_YOUR OBJECTIVE_:
Go through the listing and copy each line with the string "parts".

[Data entries]
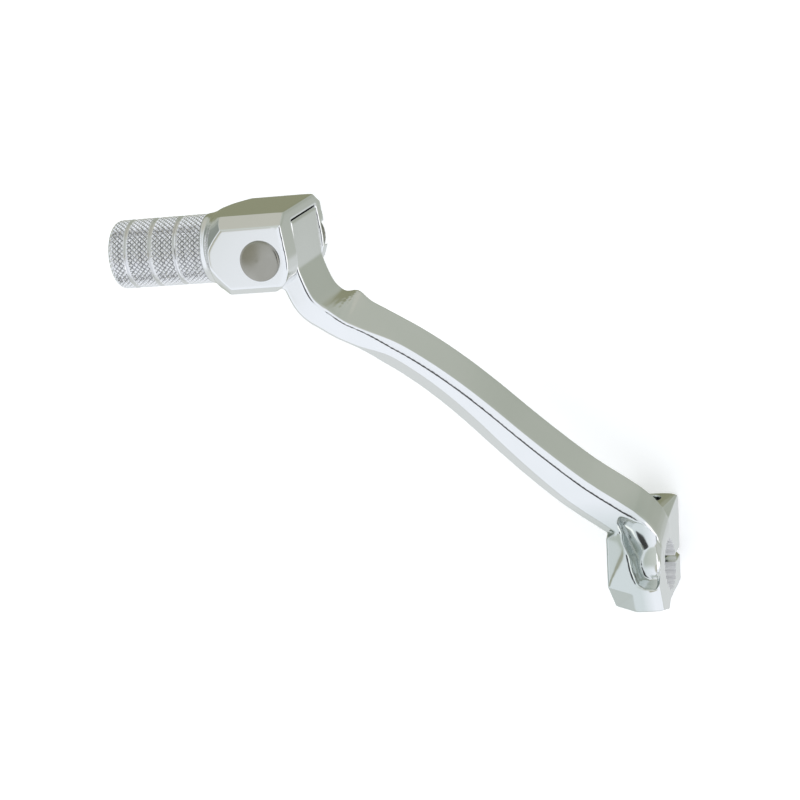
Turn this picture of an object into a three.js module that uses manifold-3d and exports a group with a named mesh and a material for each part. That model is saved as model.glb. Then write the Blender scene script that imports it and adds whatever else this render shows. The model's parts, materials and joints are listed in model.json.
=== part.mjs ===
// Folding-tip gear shift lever for a motorcycle: a forged arm clamped on a splined shift shaft, with a knurled toe
// piece that folds back about a pivot pin and is sprung back against a stop.
// Millimetres. Origin: splined bore centre, mid width of the hub. +X forward, +Y outboard (left of the machine), +Z up.
import * as THREE from "three";
import { mergeVertices } from "three/addons/utils/BufferGeometryUtils.js";
import Module from "manifold-3d";

// ---- driving dimensions ----
const REACH = 86.7; // pivot pin ahead of the shaft
const OFFSET = 71.3; // pivot pin outboard of the hub's middle
const RISE = 21.6; // toe piece above the shaft
const HUB_WIDTH = 12.5;
const HUB_R = 9.2; // hub wall around the bore
const SPLINE_TIP_R = 5.75; // tooth tips of the bore
const SPLINE_ROOT_R = 6.3;
const SPLINE_TEETH = 22;
const SLIT = 1.6; // clamp slit
const BOLT_R = 3.0; // M6 pinch bolt
const BOLT_Z = -10.6; // pinch bolt axis below the bore axis
const ARM_HEIGHT = 12.9; // arm section, across the fold plane
const ARM_DROP = 0.5; // middle of the section below the line from the shaft to the toe piece
const ARM_THICK_HUB = 10.4; // arm section thickness at the hub end
const ARM_THICK_TIP = 7.8; // and at the head end
const ARM_EDGE = 1.3; // chamfer along the inboard edges
const ARM_BEVEL = 3.0; // wide bevel along the outboard edges
const NECK_THICK = 5.4; // arm section thickness behind the head
const TONGUE_ABOVE = 6.6; // tongue between the fork ears, above the middle of the head
const TONGUE_BELOW = 10.7; // and below it
const HEAD_HALF = 14.2; // half of the head's size along the pin
const HEAD_RISE = 9.05; // half of the head's size across the pin
const HEAD_BEVEL = 2.4; // head bevels, across the pin
const HEAD_BEVEL_UP = 3.6; // and along it
const HEAD_END = 6.6; // head reaches this far inboard of the pin
const SIDE_GAP = 0.2; // running gap between tongue and each fork ear
const BARREL_R = 8.0;
const BARREL_START = 16.8; // barrel runs outboard from the pin between these
const BARREL_END = 39.9;
const GROOVES = [23.0, 29.2, 35.3];
const GROOVE_WIDTH = 1.3;
const GROOVE_DEPTH = 0.75;
const PEG_X = 1.03; // barrel axis ahead of the pin axis
const PIN_R = 4.0;
const PIN_HEAD_R = 4.65;
const PIN_FIT = 0.05; // radial running clearance
const SEAT_DEEP = 2.1; // counterbore for the washer and clip in the lower ear
const CAM_R = 6.3; // tongue radius where the plunger rests, toe straight
const CAM_LIFT = 1.2; // added radius per radian of fold
const FOLD_MAX = 70; // degrees
const PLUNGER_R = 3.0;
const SPRING_WIRE = 0.8;
const SPRING_R = 2.3; // mean coil radius
const SPRING_TURNS = 7;

const wasm = await Module();
wasm.setup();
const deg = Math.PI / 180;
const TILT = Math.atan2(RISE, REACH); // arm plane climbs from the shaft to the toe piece
const SPAN = Math.hypot(REACH, RISE);
const along = new THREE.Vector3(Math.cos(TILT), 0, Math.sin(TILT));
const up = new THREE.Vector3(0, 0, 1);
const out = new THREE.Vector3(0, 1, 0);
const armUp = new THREE.Vector3(-Math.sin(TILT), 0, Math.cos(TILT));
const PIN = new THREE.Vector3(REACH, OFFSET, RISE);

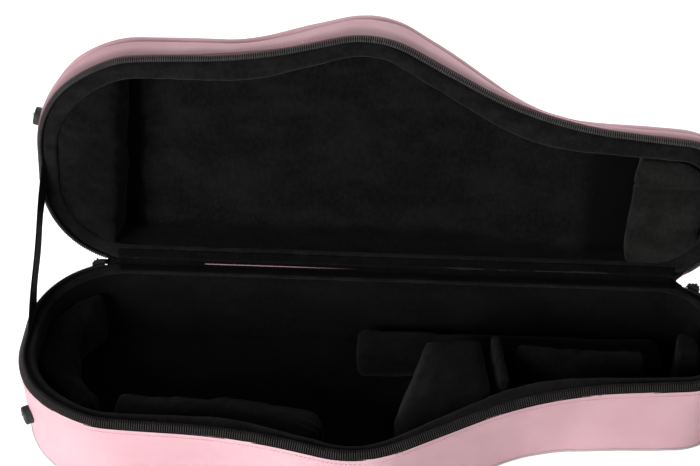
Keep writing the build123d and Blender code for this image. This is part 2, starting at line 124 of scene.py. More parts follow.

_TASK SOLUTION_:
Turn this picture of an object into a three.js module that uses manifold-3d and exports a group with a named mesh and a material for each part. That model is saved as model.glb. Then write the Blender scene script that imports it and adds whatever else this render shows. The model's parts, materials and joints are listed in model.json.
Keep writing the build123d and Blender code for this image. This is part 2, starting at line 124 of scene.py. More parts follow.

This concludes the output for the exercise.